Aim of the task:
Can you pull out each line of the data below that includes the word "None"?

Available data:
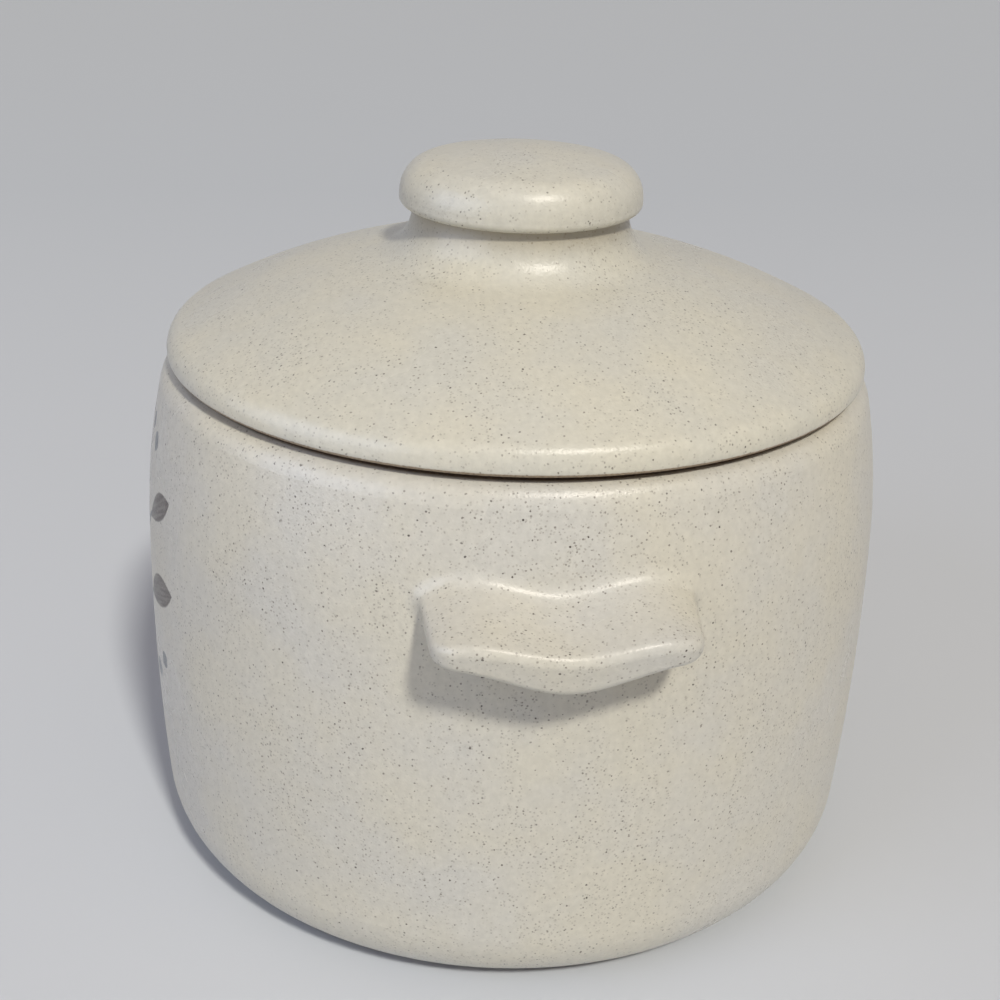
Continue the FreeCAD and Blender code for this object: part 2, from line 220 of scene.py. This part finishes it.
def oatmeal_glaze(name, warm, cool, bare_below, iron=1.0, turn=None, land=None, painted=False):
    """Oatmeal glaze over speckled buff stoneware, melted to a soft gloss. Below the height bare_below, on
    the side that faces down, the clay was wiped clean for firing. Up to the height turn the glaze ran
    off. Above the height land the level rim was wiped too, and use has stained it dark."""
    material, tree = new_material(name)
    place = add(tree, "TexCoord").outputs["Object"]
    facing = add(tree, "SeparateXYZ", {"Vector": add(tree, "NewGeometry").outputs["Normal"]})
    ragged = add(tree, "TexNoise", {"Vector": place, "Scale": 1 / RAGGED_SIZE, "Detail": 1.0})
    jitter = add(tree, "VectorMath", {0: ragged.outputs["Color"], 1: (RAGGED_SHIFT,) * 3},
                 operation="MULTIPLY").outputs[0]
    rough_place = add(tree, "VectorMath", {0: place, 1: jitter}, operation="ADD").outputs[0]
    height = add(tree, "SeparateXYZ", {"Vector": rough_place}).outputs["Z"]
    clouds = add(tree, "TexNoise", {"Vector": place, "Scale": 1 / CLOUD_SIZE, "Detail": 3.0}).outputs["Fac"]
    peel = add(tree, "TexNoise", {"Vector": place, "Scale": 1 / PEEL_SIZE, "Detail": 2.0}).outputs["Fac"]

    colour = cloudy_body(tree, place, clouds, warm, cool)
    if painted:
        colour = brushed_sprig(tree, place, jitter, facing.outputs["Y"], colour)
    colour = speckled(tree, place, rough_place, iron, colour)
    if turn is not None:
        colour = run_off(tree, place, turn, colour)
    roughness = add(tree, "MapRange", {"Value": clouds, "To Min": GLAZE_ROUGHNESS[0],
                                       "To Max": GLAZE_ROUGHNESS[1]}).outputs[0]

    clay = buff_clay(tree, peel)
    low = add(tree, "MapRange", {"Value": height, "From Min": bare_below + WIPE_BLUR / 2,
                                 "From Max": bare_below - WIPE_BLUR / 2}).outputs[0]
    down = add(tree, "MapRange", {"Value": facing.outputs["Z"], "From Min": -0.15,
                                  "From Max": -0.35}).outputs[0]
    colour, roughness = wipe(tree, low, down, clay, colour, roughness)
    if land is not None:
        high = add(tree, "MapRange", {"Value": height, "From Min": land,
                                      "From Max": land + WIPE_BLUR}).outputs[0]
        level = add(tree, "MapRange", {"Value": facing.outputs["Z"], "From Min": 0.955,
                                       "From Max": 0.985}).outputs[0]
        stained = add(tree, "VectorMath", {0: clay, 1: CLAY_STAIN}, operation="MULTIPLY").outputs[0]
        colour, roughness = wipe(tree, high, level, stained, colour, roughness)

    shader = add(tree, "BsdfPrincipled", {"Base Color": colour, "Roughness": roughness, "IOR": GLAZE_IOR,
                                          "Normal": rippled(tree, place, peel)})
    add(tree, "OutputMaterial", {"Surface": shader.outputs[0]})
    return material


def dress(nodes):
    """Glaze every piece. The handles are dipped together with the pot."""
    rim_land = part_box("pot_body")[1][2] - RIM_WIPED
    lid_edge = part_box("lid")[0][2] + LID_WIPED
    knob_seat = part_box("lid_knob")[0][2]
    pot_glaze = oatmeal_glaze("pot_oatmeal_glaze", "#CEC9BA", "#CAC7BE", bare_below=FOOT_WIPED,
                              land=rim_land, painted=True)
    glazes = {
        "lid": oatmeal_glaze("lid_oatmeal_glaze", "#CFCAB9", "#CAC7BB", bare_below=lid_edge, iron=0.9,
                             turn=knob_seat),
        "lid_knob": oatmeal_glaze("knob_oatmeal_glaze", "#CFCAB9", "#CAC7BB", bare_below=knob_seat,
                                  iron=0.7),
    }
    for name, node in nodes.items():
        node.data.materials.clear()
        node.data.materials.append(glazes.get(name, pot_glaze))


def matt_paper(near, far):
    """Matt pale paper that the pot stands on, a little darker and bluer behind the pot."""
    material, tree = new_material("pale_paper")
    place = add(tree, "SeparateXYZ", {"Vector": add(tree, "TexCoord").outputs["Object"]})
    back = add(tree, "MapRange", {"Value": place.outputs["X"], "From Min": FLOOR_NEAR, "From Max": FLOOR_FAR})
    tone = add(tree, "Mix", {0: back.outputs[0], 6: linear(near), 7: linear(far)}, data_type="RGBA")
    shader = add(tree, "BsdfPrincipled", {"Base Color": tone.outputs[2], "Roughness": 0.9,
                                          "Specular IOR Level": 0.1})
    add(tree, "OutputMaterial", {"Surface": shader.outputs[0]})
    return material


def make_floor():
    mesh = bpy.data.meshes.new("floor")
    half = FLOOR_SPREAD / 2
    mesh.from_pydata([(-half, -half, 0), (half, -half, 0), (half, half, 0), (-half, half, 0)], [],
                     [(0, 1, 2, 3)])
    floor = bpy.data.objects.new("floor", mesh)
    floor.data.materials.append(matt_paper("#CED1D6", "#C0C5CC"))
    bpy.context.scene.collection.objects.link(floor)


def make_world():
    """A pale backdrop that the camera and the glaze see, and a dimmer light from all sides."""
    world = bpy.data.worlds.new("studio")
    bpy.context.scene.world = world
    world.use_nodes = True
    tree = world.node_tree
    tree.nodes.clear()
    seen = add(tree, "Background", {"Color": linear("#B1B4BA"), "Strength": 1.0})
    ambient = add(tree, "Background", {"Color": linear("#FFF4F4"), "Strength": 0.225})
    path = add(tree, "LightPath")
    mirrored = add(tree, "Math", {0: path.outputs["Is Glossy Ray"],
                                  1: path.outputs["Is Transmission Ray"]}, operation="MAXIMUM")
    shown = add(tree, "Math", {0: path.outputs["Is Camera Ray"], 1: mirrored.outputs[0]},
                operation="MAXIMUM")
    mix = add(tree, "MixShader", {0: shown.outputs[0], 1: ambient.outputs[0], 2: seen.outputs[0]})
    add(tree, "OutputWorld", {"Surface": mix.outputs[0]})


def hang(lamp, code, azimuth, elevation, distance, diffuse=True, gloss=True):
    """Hang a lamp so that it points at the pot. Azimuth 0 is on the side of +X, and 90 on that of +Y.
    Diffuse and gloss say whether it lights colours and whether it is mirrored."""
    turn, rise = math.radians(azimuth), math.radians(elevation)
    away = Vector((math.cos(turn) * math.cos(rise), math.sin(turn) * math.cos(rise), math.sin(rise)))
    lamp.color = linear(code)[:3]
    holder = bpy.data.objects.new(lamp.name, lamp)
    holder.visible_diffuse = diffuse
    holder.visible_glossy = gloss
    holder.location = Vector((0, 0, AIM_HEIGHT)) + away * distance
    holder.rotation_mode = "QUATERNION"
    holder.rotation_quaternion = away.to_track_quat("Z", "Y")
    bpy.context.scene.collection.objects.link(holder)


def make_sun(name, code, strength, breadth, azimuth, elevation, **seen):
    """A far lamp that lights pot and floor evenly. Its breadth in degrees sets the shadow's softness."""
    lamp = bpy.data.lights.new(name, "SUN")
    lamp.angle = math.radians(breadth)
    lamp.energy = strength
    hang(lamp, code, azimuth, elevation, SUN_DISTANCE, **seen)


def make_panel(name, code, power, width, height, distance, azimuth, elevation, **seen):
    """A near, soft panel aimed at the pot, so that the floor darkens away from it."""
    lamp = bpy.data.lights.new(name, "AREA")
    lamp.shape = "RECTANGLE"
    lamp.size, lamp.size_y = width, height
    lamp.energy = power
    hang(lamp, code, azimuth, elevation, distance, **seen)


def make_lights():
    """The key casts the shadows. The glint stands for it in the glaze, as the sheen does for the
    window."""
    make_sun("key", "#FFFCF3", strength=2.26, breadth=6, azimuth=13, elevation=46, gloss=False)
    make_panel("glint", "#FFF8EC", power=6.8, width=0.46, height=0.24, distance=1.3, azimuth=25,
               elevation=60, diffuse=False)
    make_panel("window", "#CADCFF", power=4.5, width=0.9, height=0.9, distance=1.5, azimuth=-58,
               elevation=30, gloss=False)
    make_panel("sheen", "#D2E0FF", power=11.5, width=1.5, height=1.2, distance=1.5, azimuth=-72,
               elevation=22, diffuse=False)
    make_sun("ceiling", "#FFF4E4", strength=0.30, breadth=60, azimuth=0, elevation=80)
    make_sun("room", "#F2F6FF", strength=0.06, breadth=40, azimuth=0, elevation=20)


def make_camera():
    camera = bpy.data.objects.new("camera", bpy.data.cameras.new("camera"))
    camera.data.lens = CAMERA_LENS
    camera.data.sensor_width = CAMERA_SENSOR
    turn = (Matrix.Rotation(CAMERA_HEADING, 4, "Z") @ Matrix.Rotation(math.pi / 2 - CAMERA_PITCH, 4, "X")
            @ Matrix.Rotation(CAMERA_ROLL, 4, "Z"))
    camera.matrix_world = Matrix.Translation(CAMERA_PLACE) @ turn
    bpy.context.scene.collection.objects.link(camera)
    bpy.context.scene.camera = camera


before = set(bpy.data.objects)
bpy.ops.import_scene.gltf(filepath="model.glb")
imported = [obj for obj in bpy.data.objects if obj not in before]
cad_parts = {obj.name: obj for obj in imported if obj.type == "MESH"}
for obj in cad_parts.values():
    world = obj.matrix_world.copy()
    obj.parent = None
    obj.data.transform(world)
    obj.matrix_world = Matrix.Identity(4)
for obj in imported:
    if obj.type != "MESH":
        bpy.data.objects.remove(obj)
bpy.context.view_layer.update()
dress(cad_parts)
make_floor()
make_world()
make_lights()
make_camera()
bpy.context.scene.view_settings.view_transform = "Standard"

In response:
def oatmeal_glaze(name, warm, cool, bare_below, iron=1.0, turn=None, land=None, painted=False):
    if turn is not None:
    if land is not None:
    obj.parent = None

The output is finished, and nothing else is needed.